## BEGIN
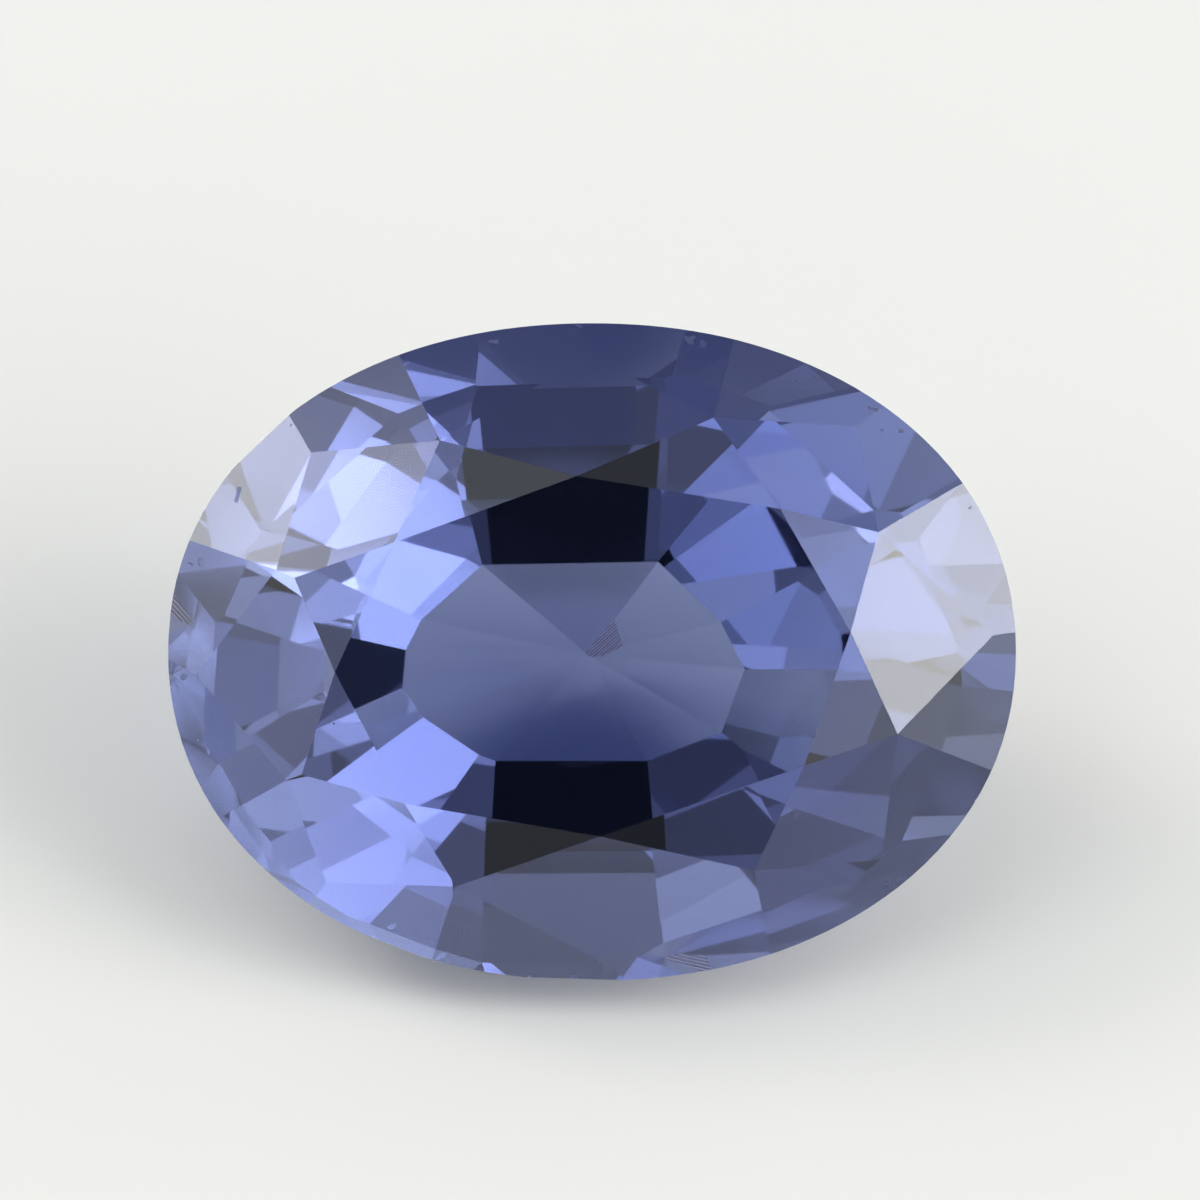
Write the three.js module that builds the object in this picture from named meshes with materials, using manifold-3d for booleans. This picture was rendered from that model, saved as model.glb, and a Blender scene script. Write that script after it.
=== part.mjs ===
// A cut iolite: one crystal with an oval girdle, a brilliant crown and a stepped pavilion.
// Millimetres. The stone is laid out with its table level, its girdle at height 0 and its length along X,
// and is then tipped onto the pavilion facet that it rests on, so that +Z is up.
import * as THREE from 'three';
import { mergeVertices } from 'three/addons/utils/BufferGeometryUtils.js';
import Module from 'manifold-3d';

// Driving dimensions of the girdle
const GIRDLE_LENGTH = 10.64;
const GIRDLE_WIDTH = 8.25;
const GIRDLE_FULLNESS = 2.1; // exponent of the outline: 2 is an ellipse, more is squarer
const GIRDLE_STEPS = 144;
const GIRDLE_BASE = -0.04; // bottom of the band in the middle of a lower facet

// Driving dimensions of the crown, above the girdle
const TABLE_HEIGHT = 1.31;
const STAR_DROP_AT_SIDES = 0.39; // star tips below the table, along the long sides
const STAR_DROP_AT_ENDS = 0.29; // and round the two ends

// Corners of the hand-cut crown seen from above, counter-clockwise from the upper long side
const TABLE_CORNERS = [
  [-0.19, 2.2], [-2.47, 1.37], [-3.21, -0.25], [-2.34, -1.89],
  [0.1, -2.3], [2.65, -1.42], [3.23, 0.25], [2.35, 1.79],
];
// Each star tip lies outside the table edge that starts at the corner of the same place in the list
const STAR_TIPS = [
  [-1.9, 2.65], [-3.72, 0.93], [-3.63, -1.53], [-1.7, -2.93],
  [2.03, -2.73], [3.82, -1.02], [3.58, 1.5], [1.52, 2.93],
];
const STAR_TIP_DROPS = [
  STAR_DROP_AT_SIDES, STAR_DROP_AT_ENDS, STAR_DROP_AT_ENDS, STAR_DROP_AT_SIDES,
  STAR_DROP_AT_SIDES, STAR_DROP_AT_ENDS, STAR_DROP_AT_ENDS, STAR_DROP_AT_SIDES,
];
// Where two upper girdle facets miss the star tip, the short edge that is left between two kites
const MISSED_MEETS = [0, 0.25, 0.2, 0, 0, 0, 0, 0];
// Outer tips of the kites, one outside each table corner
const KITE_TIPS = [
  [-0.03, 3.71], [-3.52, 2.5], [-4.97, -0.29], [-3.33, -2.89],
  [0.03, -3.84], [3.63, -2.6], [5.03, 0.21], [3.32, 2.83],
];
// Directions in which the edge between two upper girdle facets reaches the girdle, one outside each star tip
const GIRDLE_MEETS_DEG = [123, 164.5, 204, 242.5, 300.5, 343.5, 24.5, 65.5];
// Top of the girdle's band at those places. The band is thinnest at the front left
const GIRDLE_CRESTS = [0.05, 0.08, 0.02, -0.03, 0.1, 0.08, 0.14, 0.1];

// Driving dimensions of the pavilion, below the girdle
const PAVILION_DEPTH = 4.44;
const CULET = new THREE.Vector3(-0.05, -0.04, -PAVILION_DEPTH);
const CULET_TIER_HEIGHT = 0.94;
// Sixteen facets a tier, counter-clockwise from the right end: the direction that each faces, how far its inner
// edge lies from the culet, the slope of its middle tier, and how high that tier is
const PAVILION_FACETS = [
  { name: 'right', facing: 5, reach: 2.04, slope: 40.8, rise: 1.8 },
  { name: 'right back narrow', facing: 27, reach: 1.68, slope: 42, rise: 1.9 },
  { name: 'back right', facing: 46, reach: 1.46, slope: 43.4, rise: 1.6 },
  { name: 'back right narrow', facing: 71, reach: 1.4, slope: 45.2, rise: 1.7 },
  { name: 'back', facing: 91, reach: 1.16, slope: 44, rise: 1.6 },
  { name: 'back left narrow', facing: 110, reach: 1.6, slope: 47.4, rise: 1.65 },
  { name: 'back left', facing: 132, reach: 1.74, slope: 46.8, rise: 1.65 },
  { name: 'left back narrow', facing: 153, reach: 2.08, slope: 44.4, rise: 1.7 },
  { name: 'left', facing: 175, reach: 2.3, slope: 43.8, rise: 1.85 },
  { name: 'left front narrow', facing: 215, reach: 2.16, slope: 40.4, rise: 1.55 },
  { name: 'front left', facing: 236, reach: 1.82, slope: 42.2, rise: 1.9 },
  { name: 'front left narrow', facing: 250, reach: 1.66, slope: 43.2, rise: 1.8 },
  { name: 'front', facing: 270, reach: 1.34, slope: 42, rise: 1.8 },
  { name: 'front right narrow', facing: 291, reach: 1.52, slope: 43, rise: 1.55 },
  { name: 'front right', facing: 307, reach: 1.84, slope: 43.4, rise: 1.8 },
  { name: 'right front narrow', facing: 340, reach: 1.92, slope: 40.4, rise: 1.8 },
];
const RESTING_FACET = 'front';
// A small extra facet beside the culet. It is slightly flatter than the one it is ground into, and takes the tip off
const SMALL_FACET = { facing: 48, slope: 31.2, tipLoss: 0.02 };

// The blocks that the facets are cut with
const BLOCK_SIZE = 40;
const BLANK_MARGIN = 0.5;

const wasm = await Module();
wasm.setup();

function toManifold(geometry) {
  const bare = geometry.clone();
  bare.deleteAttribute('normal');
  bare.deleteAttribute('uv');
  const merged = mergeVertices(bare, 1e-5);
  return new wasm.Manifold(new wasm.Mesh({
    numProp: 3,
    vertProperties: new Float32Array(merged.attributes.position.array),
    triVerts: new Uint32Array(merged.index.array),
  }));
}

function toGeometry(manifold) {
  const mesh = manifold.getMesh();
  const geometry = new THREE.BufferGeometry();
  geometry.setAttribute('position', new THREE.BufferAttribute(new Float32Array(mesh.vertProperties), 3));
  geometry.setIndex(new THREE.BufferAttribute(new Uint32Array(mesh.triVerts), 1));
  return geometry;
}

function facingDirection(degrees) {
  const angle = THREE.MathUtils.degToRad(degrees);
  return new THREE.Vector2(Math.cos(angle), Math.sin(angle));
}

// A point of the girdle's outline, in a direction seen from the stone's middle
function outlinePoint(direction) {
  const across = Math.abs(direction.x / (GIRDLE_LENGTH / 2)) ** GIRDLE_FULLNESS;
  const along = Math.abs(direction.y / (GIRDLE_WIDTH / 2)) ** GIRDLE_FULLNESS;
  return direction.clone().multiplyScalar((across + along) ** (-1 / GIRDLE_FULLNESS));
}

// How far the outline reaches in a direction, measured to the straight line that touches it there
function outlineReach(direction) {
  const power = GIRDLE_FULLNESS / (GIRDLE_FULLNESS - 1);
  const across = Math.abs(direction.x * GIRDLE_LENGTH / 2) ** power;
  const along = Math.abs(direction.y * GIRDLE_WIDTH / 2) ** power;
  return (across + along) ** (1 / power);
}

// The rough stone, sawn to the girdle's outline
function oval() {
  const points = [];
  for (let step = 0; step < GIRDLE_STEPS; step += 1) {
    points.push(outlinePoint(facingDirection((360 * step) / GIRDLE_STEPS)));
  }
  const depth = TABLE_HEIGHT + PAVILION_DEPTH + 2 * BLANK_MARGIN;
  const blank = new THREE.ExtrudeGeometry(new THREE.Shape(points), { depth, bevelEnabled: false });
  blank.translate(0, 0, -PAVILION_DEPTH - BLANK_MARGIN);
  return toManifold(blank);
}

// A facet's plane, with its normal pointing out of the crown
function planeThrough(a, b, c) {
  const plane = new THREE.Plane().setFromCoplanarPoints(a, b, c);
  return plane.normal.z < 0 ? plane.negate() : plane;
}

// A facet's plane by the slope that it makes with the girdle, with its normal pointing down and out
function slopingPlane(direction, slope, point) {
  const normal = new THREE.Vector3(
    Math.sin(slope) * direction.x,
    Math.sin(slope) * direction.y,
    -Math.cos(slope),
  );
  return new THREE.Plane().setFromNormalAndCoplanarPoint(normal, point);
}

function heightOn(plane, x, y) {
  return -(plane.constant + plane.normal.x * x + plane.normal.y * y) / plane.normal.z;
}

function pointOn(plane, [x, y]) {
  return new THREE.Vector3(x, y, heightOn(plane, x, y));
}

function crownPlanes() {
  const table = new THREE.Plane(new THREE.Vector3(0, 0, 1), -TABLE_HEIGHT);
  const corners = TABLE_CORNERS.map(([x, y]) => new THREE.Vector3(x, y, TABLE_HEIGHT));
  const tips = STAR_TIPS.map(([x, y], i) => new THREE.Vector3(x, y, TABLE_HEIGHT - STAR_TIP_DROPS[i]));
  const count = corners.length;
  const next = (i) => (i + 1) % count;
  const last = (i) => (i + count - 1) % count;
  const kites = corners.map((corner, i) => planeThrough(corner, tips[last(i)], tips[i]));
  const stars = corners.map((corner, i) => planeThrough(corner, corners[next(i)], tips[i]));
  const upperGirdle = tips.flatMap((tip, i) => {
    // The edge between this side's two kites runs out and down from the star tip
    const edge = kites[i].normal.clone().cross(kites[next(i)].normal).normalize();
    edge.multiplyScalar(-Math.sign(edge.z));
    const meet = tip.clone().addScaledVector(edge, MISSED_MEETS[i] / Math.hypot(edge.x, edge.y));
    const rim = outlinePoint(facingDirection(GIRDLE_MEETS_DEG[i]));
    const crest = new THREE.Vector3(rim.x, rim.y, GIRDLE_CRESTS[i]);
    return [i, next(i)].map((kite) => planeThrough(meet, pointOn(kites[kite], KITE_TIPS[kite]), crest));
  });
  return [table, ...kites, ...stars, ...upperGirdle];
}

function pavilionPlanes() {
  const culetTop = CULET.z + CULET_TIER_HEIGHT;
  const groundTip = CULET.clone().setZ(CULET.z + SMALL_FACET.tipLoss);
  const small = slopingPlane(
    facingDirection(SMALL_FACET.facing),
    THREE.MathUtils.degToRad(SMALL_FACET.slope),
    groundTip,
  );
  const tiers = PAVILION_FACETS.flatMap(({ facing, reach, slope, rise }) => {
    const direction = facingDirection(facing);
    const middleSlope = THREE.MathUtils.degToRad(slope);
    const culetSlope = Math.atan2(CULET_TIER_HEIGHT, reach);
    const inner = new THREE.Vector3(CULET.x + reach * direction.x, CULET.y + reach * direction.y, culetTop);
    // The outer tier runs from the middle tier's upper edge to the girdle
    const middleReach = inner.x * direction.x + inner.y * direction.y + rise / Math.tan(middleSlope);
    const rim = outlineReach(direction);
    const outerSlope = Math.atan2(GIRDLE_BASE - culetTop - rise, rim - middleReach);
    const outer = new THREE.Vector3(rim * direction.x, rim * direction.y, GIRDLE_BASE);
    return [
      slopingPlane(direction, culetSlope, CULET),
      slopingPlane(direction, middleSlope, inner),
      slopingPlane(direction, outerSlope, outer),
    ];
  });
  return [...tiers, small];
}

// Grinds a facet: takes away all that lies outside its plane
function grind(stone, plane) {
  const block = new THREE.BoxGeometry(BLOCK_SIZE, BLOCK_SIZE, BLOCK_SIZE);
  block.translate(0, 0, BLOCK_SIZE / 2);
  block.applyQuaternion(new THREE.Quaternion().setFromUnitVectors(new THREE.Vector3(0, 0, 1), plane.normal));
  const foot = plane.normal.clone().multiplyScalar(-plane.constant);
  block.translate(foot.x, foot.y, foot.z);
  return stone.subtract(toManifold(block));
}

function stoneGeometry() {
  const planes = [...crownPlanes(), ...pavilionPlanes()];
  return toGeometry(planes.reduce(grind, oval()));
}

function restingTilt() {
  const facet = PAVILION_FACETS.find(({ name }) => name === RESTING_FACET);
  return THREE.MathUtils.degToRad(facet.slope);
}

const iolite = new THREE.Mesh(
  stoneGeometry(),
  new THREE.MeshStandardMaterial({
    color: new THREE.Color(0.33, 0.36, 0.68),
    roughness: 0.05,
    metalness: 0,
    transparent: true,
    opacity: 0.6,
    flatShading: true,
  }),
);
iolite.name = 'iolite';
iolite.rotation.x = restingTilt();
iolite.updateMatrixWorld(true);

// The origin is under the middle of the stone, on the surface that it rests on
const bounds = new THREE.Box3().setFromObject(iolite, true);
const middle = bounds.getCenter(new THREE.Vector3());
iolite.position.set(-middle.x, -middle.y, -bounds.min.z);

const group = new THREE.Group();
group.add(iolite);

export default group;
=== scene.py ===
import math

import bpy
from mathutils import Matrix, Vector

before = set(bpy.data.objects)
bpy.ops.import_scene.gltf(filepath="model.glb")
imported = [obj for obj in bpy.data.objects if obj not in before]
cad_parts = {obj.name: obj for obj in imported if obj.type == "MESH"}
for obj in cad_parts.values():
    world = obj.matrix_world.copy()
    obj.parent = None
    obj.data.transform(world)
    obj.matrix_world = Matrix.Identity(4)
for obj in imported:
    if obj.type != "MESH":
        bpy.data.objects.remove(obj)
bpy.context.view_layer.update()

MM = 0.001

# The stone lies on a facet of its pavilion, so its own frame is tipped about X: its table leans to the front
TILT = math.radians(42.0)
GIRDLE_CENTRE = Vector((0.0, -0.16, 3.524)) * MM
GIRDLE_LENGTH = 10.64 * MM
STONE_TO_ROW = Matrix.Rotation(TILT, 3, "X")
TABLE_DIRECTION = STONE_TO_ROW @ Vector((0, 0, 1))

# The photograph looks straight at the table. Its framing is in pixels
PICTURE_SIDE = 1200
STONE_LENGTH_IN_PICTURE = 848
STONE_CENTRE_IN_PICTURE = (592, 652)
CAMERA_DISTANCE = 0.26
CAMERA_SEES_FROM = 0.01
CAMERA_SEES_TO = 5.0
SENSOR_WIDTH = 36.0

# The surface that the stone lies on, a hair under its lowest facet
FLOOR_SIZE = 3.0
AIR_GAP = 0.02 * MM
FLOOR_COLOUR = (0.675, 0.662, 0.632)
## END
Work to do » Each line from the start of the listing above through the line containing "import Module from 'manifold-3d';" should be copied exactly, please, with no other lines added.

Expected answer »
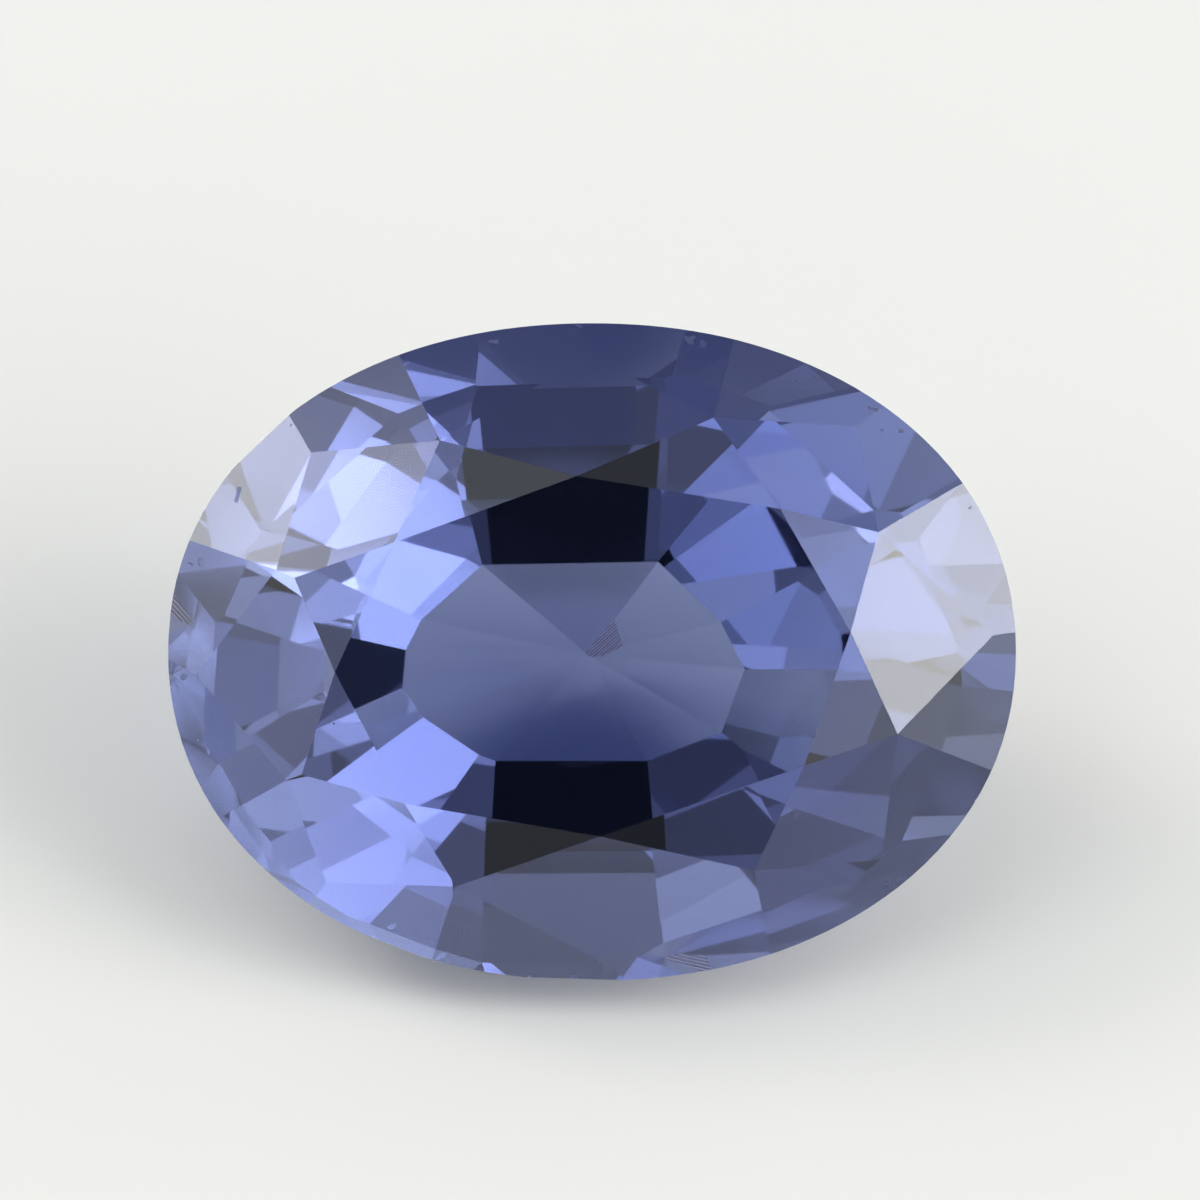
Write the three.js module that builds the object in this picture from named meshes with materials, using manifold-3d for booleans. This picture was rendered from that model, saved as model.glb, and a Blender scene script. Write that script after it.
=== part.mjs ===
// A cut iolite: one crystal with an oval girdle, a brilliant crown and a stepped pavilion.
// Millimetres. The stone is laid out with its table level, its girdle at height 0 and its length along X,
// and is then tipped onto the pavilion facet that it rests on, so that +Z is up.
import * as THREE from 'three';
import { mergeVertices } from 'three/addons/utils/BufferGeometryUtils.js';
import Module from 'manifold-3d';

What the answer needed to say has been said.